Work to be completed:
Copy the data word for word, keeping every line.

-- begin --

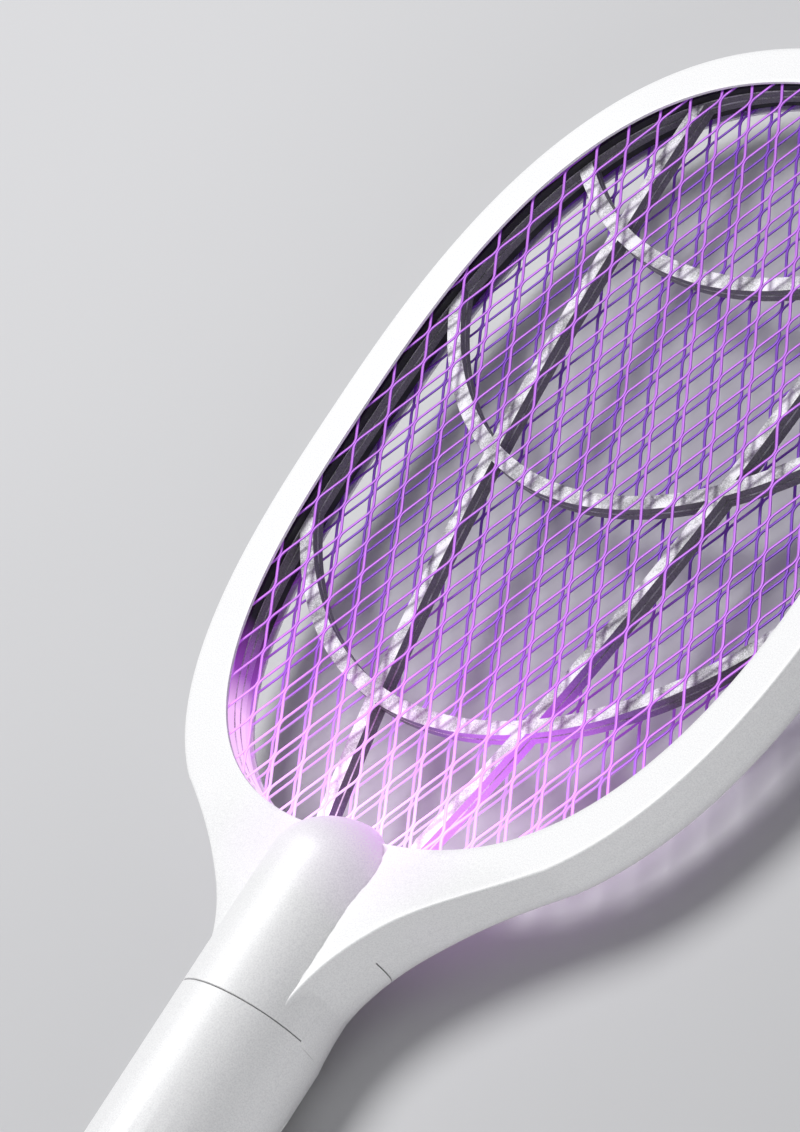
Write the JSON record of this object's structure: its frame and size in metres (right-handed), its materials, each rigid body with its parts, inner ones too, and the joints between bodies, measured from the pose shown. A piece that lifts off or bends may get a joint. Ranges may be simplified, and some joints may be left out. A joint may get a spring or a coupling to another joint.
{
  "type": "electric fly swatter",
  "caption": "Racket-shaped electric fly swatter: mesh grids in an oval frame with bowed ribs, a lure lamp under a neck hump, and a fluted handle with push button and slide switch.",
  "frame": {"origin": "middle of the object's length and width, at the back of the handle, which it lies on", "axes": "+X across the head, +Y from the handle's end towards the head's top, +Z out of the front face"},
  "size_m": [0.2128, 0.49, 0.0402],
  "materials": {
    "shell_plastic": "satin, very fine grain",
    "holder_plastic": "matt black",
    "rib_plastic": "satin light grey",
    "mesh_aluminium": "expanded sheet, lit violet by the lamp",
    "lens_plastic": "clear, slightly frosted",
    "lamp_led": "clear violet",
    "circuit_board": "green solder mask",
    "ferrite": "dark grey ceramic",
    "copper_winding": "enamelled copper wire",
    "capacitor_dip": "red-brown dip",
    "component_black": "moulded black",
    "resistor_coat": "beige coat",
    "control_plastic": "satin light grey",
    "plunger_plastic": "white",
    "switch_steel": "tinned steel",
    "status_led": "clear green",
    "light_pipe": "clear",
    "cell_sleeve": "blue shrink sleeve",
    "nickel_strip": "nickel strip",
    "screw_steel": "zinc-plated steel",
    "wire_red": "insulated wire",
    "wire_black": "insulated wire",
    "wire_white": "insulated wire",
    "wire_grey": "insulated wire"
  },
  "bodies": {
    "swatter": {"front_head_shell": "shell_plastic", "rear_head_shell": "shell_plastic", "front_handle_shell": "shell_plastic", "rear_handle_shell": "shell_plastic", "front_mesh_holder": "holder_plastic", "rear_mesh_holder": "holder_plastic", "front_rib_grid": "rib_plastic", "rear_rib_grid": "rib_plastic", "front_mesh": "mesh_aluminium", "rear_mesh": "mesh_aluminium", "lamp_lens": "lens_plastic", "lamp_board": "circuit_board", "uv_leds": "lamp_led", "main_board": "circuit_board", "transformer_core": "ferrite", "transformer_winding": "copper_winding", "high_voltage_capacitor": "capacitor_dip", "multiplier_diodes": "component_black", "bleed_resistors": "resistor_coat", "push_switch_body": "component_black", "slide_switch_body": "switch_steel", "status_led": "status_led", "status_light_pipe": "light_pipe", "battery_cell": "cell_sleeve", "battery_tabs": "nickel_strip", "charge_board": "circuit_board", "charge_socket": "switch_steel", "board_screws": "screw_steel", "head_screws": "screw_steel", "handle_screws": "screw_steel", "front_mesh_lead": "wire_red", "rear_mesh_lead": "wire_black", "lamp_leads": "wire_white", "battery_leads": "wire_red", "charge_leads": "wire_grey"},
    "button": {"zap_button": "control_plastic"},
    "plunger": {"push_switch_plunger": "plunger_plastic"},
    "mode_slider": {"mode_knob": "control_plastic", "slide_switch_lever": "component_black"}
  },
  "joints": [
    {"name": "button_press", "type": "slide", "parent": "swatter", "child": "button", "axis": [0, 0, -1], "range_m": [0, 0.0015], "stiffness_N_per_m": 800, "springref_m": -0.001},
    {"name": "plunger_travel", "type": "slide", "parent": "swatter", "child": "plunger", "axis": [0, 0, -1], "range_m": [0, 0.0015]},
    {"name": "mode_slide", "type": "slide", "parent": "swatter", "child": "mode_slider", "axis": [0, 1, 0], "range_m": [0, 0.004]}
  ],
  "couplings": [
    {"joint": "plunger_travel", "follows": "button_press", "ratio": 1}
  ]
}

-- end --

Solution for this task:
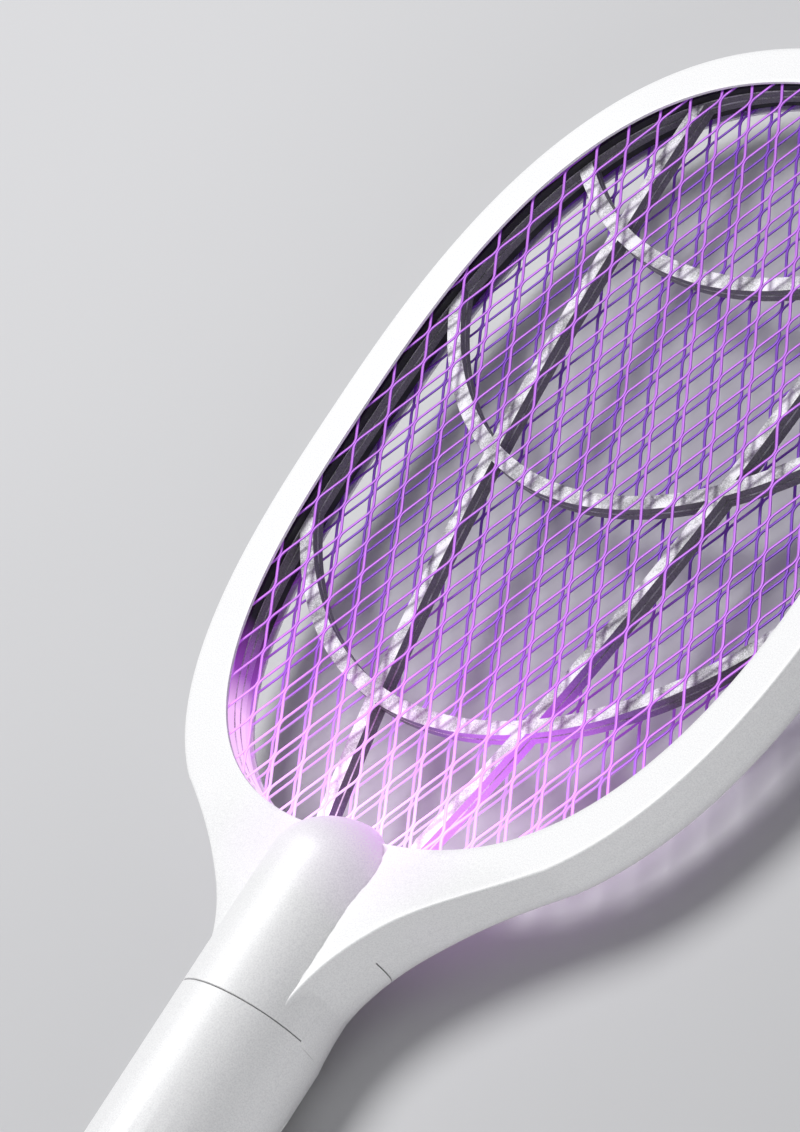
Write the JSON record of this object's structure: its frame and size in metres (right-handed), its materials, each rigid body with its parts, inner ones too, and the joints between bodies, measured from the pose shown. A piece that lifts off or bends may get a joint. Ranges may be simplified, and some joints may be left out. A joint may get a spring or a coupling to another joint.
{
  "type": "electric fly swatter",
  "caption": "Racket-shaped electric fly swatter: mesh grids in an oval frame with bowed ribs, a lure lamp under a neck hump, and a fluted handle with push button and slide switch.",
  "frame": {"origin": "middle of the object's length and width, at the back of the handle, which it lies on", "axes": "+X across the head, +Y from the handle's end towards the head's top, +Z out of the front face"},
  "size_m": [0.2128, 0.49, 0.0402],
  "materials": {
    "shell_plastic": "satin, very fine grain",
    "holder_plastic": "matt black",
    "rib_plastic": "satin light grey",
    "mesh_aluminium": "expanded sheet, lit violet by the lamp",
    "lens_plastic": "clear, slightly frosted",
    "lamp_led": "clear violet",
    "circuit_board": "green solder mask",
    "ferrite": "dark grey ceramic",
    "copper_winding": "enamelled copper wire",
    "capacitor_dip": "red-brown dip",
    "component_black": "moulded black",
    "resistor_coat": "beige coat",
    "control_plastic": "satin light grey",
    "plunger_plastic": "white",
    "switch_steel": "tinned steel",
    "status_led": "clear green",
    "light_pipe": "clear",
    "cell_sleeve": "blue shrink sleeve",
    "nickel_strip": "nickel strip",
    "screw_steel": "zinc-plated steel",
    "wire_red": "insulated wire",
    "wire_black": "insulated wire",
    "wire_white": "insulated wire",
    "wire_grey": "insulated wire"
  },
  "bodies": {
    "swatter": {"front_head_shell": "shell_plastic", "rear_head_shell": "shell_plastic", "front_handle_shell": "shell_plastic", "rear_handle_shell": "shell_plastic", "front_mesh_holder": "holder_plastic", "rear_mesh_holder": "holder_plastic", "front_rib_grid": "rib_plastic", "rear_rib_grid": "rib_plastic", "front_mesh": "mesh_aluminium", "rear_mesh": "mesh_aluminium", "lamp_lens": "lens_plastic", "lamp_board": "circuit_board", "uv_leds": "lamp_led", "main_board": "circuit_board", "transformer_core": "ferrite", "transformer_winding": "copper_winding", "high_voltage_capacitor": "capacitor_dip", "multiplier_diodes": "component_black", "bleed_resistors": "resistor_coat", "push_switch_body": "component_black", "slide_switch_body": "switch_steel", "status_led": "status_led", "status_light_pipe": "light_pipe", "battery_cell": "cell_sleeve", "battery_tabs": "nickel_strip", "charge_board": "circuit_board", "charge_socket": "switch_steel", "board_screws": "screw_steel", "head_screws": "screw_steel", "handle_screws": "screw_steel", "front_mesh_lead": "wire_red", "rear_mesh_lead": "wire_black", "lamp_leads": "wire_white", "battery_leads": "wire_red", "charge_leads": "wire_grey"},
    "button": {"zap_button": "control_plastic"},
    "plunger": {"push_switch_plunger": "plunger_plastic"},
    "mode_slider": {"mode_knob": "control_plastic", "slide_switch_lever": "component_black"}
  },
  "joints": [
    {"name": "button_press", "type": "slide", "parent": "swatter", "child": "button", "axis": [0, 0, -1], "range_m": [0, 0.0015], "stiffness_N_per_m": 800, "springref_m": -0.001},
    {"name": "plunger_travel", "type": "slide", "parent": "swatter", "child": "plunger", "axis": [0, 0, -1], "range_m": [0, 0.0015]},
    {"name": "mode_slide", "type": "slide", "parent": "swatter", "child": "mode_slider", "axis": [0, 1, 0], "range_m": [0, 0.004]}
  ],
  "couplings": [
    {"joint": "plunger_travel", "follows": "button_press", "ratio": 1}
  ]
}